From January 1, 2016 to December 1, 2016, Mr. Nason is to pay child support for Zachary of $501.77 per month on his 2016 income of $58,315.
From January 1, 2017 to November 1, 2017, Mr. Nason is to pay child support for Zachary of $411.16. For December 1, 2017, Mr. Nason is to pay child support of $409.04. Both are based on his 2017 income of $48,616.
From January 1, 2018, to and including June 1, 2018, Mr. Nason is to pay child support for Zachary of $390.84 on his 2018 income of $46,621.55. This is subject to readjustment at the supplementary hearing, if Mr. Nason’s Line 150 income for 2018 was not $46,621.55. Mr. Nason is to produce his 2018 Income Tax Return and Notice of Assessment to FRO, Ms. MacDonald and the court as soon as possible. It should be produced no later than five days before the next hearing.
Support for Zachary is terminated effective July 1, 2018.
The parties and FRO are to participate in a supplementary hearing on December 2, 2019 at 11 a.m. in Barrie. Ms. MacDonald and FRO counsel should attend in person. Mr. Nason should arrange to call in by contacting the Trial Coordinator IN ADVANCE at 1-800-410-1061 or barrie.scj.tc@ontario.ca to make the necessary arrangements.

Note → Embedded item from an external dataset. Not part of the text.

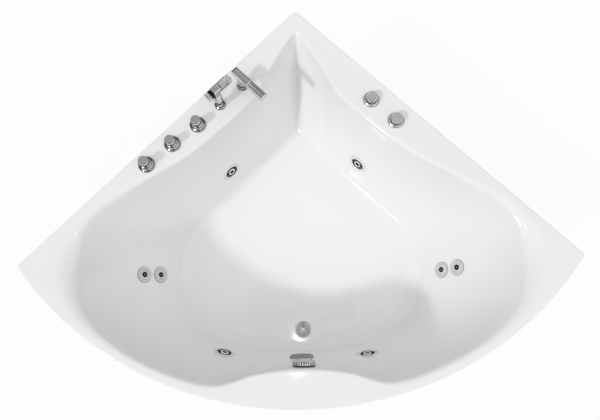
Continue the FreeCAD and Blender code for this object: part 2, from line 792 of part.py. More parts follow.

The parties and FRO counsel should ensure that, for the supplementary hearing, the court has a copy of all court orders made in this file relating to support, as well as details about whether or not spousal support has been terminated and, if so, how that was done (court order or agreement) and the effective date of the termination.
This order is not final until the Court has an opportunity to review all of the prior orders, to ensure that there are not orders that the Court was unaware of, which affect the merits of this decision. The Court reserves the right to amend this decision, upon review of the prior orders, if necessary.
[78] Staff are requested to prepare the order as soon as possible and relay it to the parties and FRO, so that everyone will be ready for the supplementary hearing on December 2, 2019.
WILDMAN J.
Date: October 9, 2019
[^1]: See DBS v SRG, 2 SCR 231, 2006 SCC 37
[^2]: As set out in paragraph 18, this amount is subject to verification of Mr. Nason’s 2018 income at the supplementary hearing.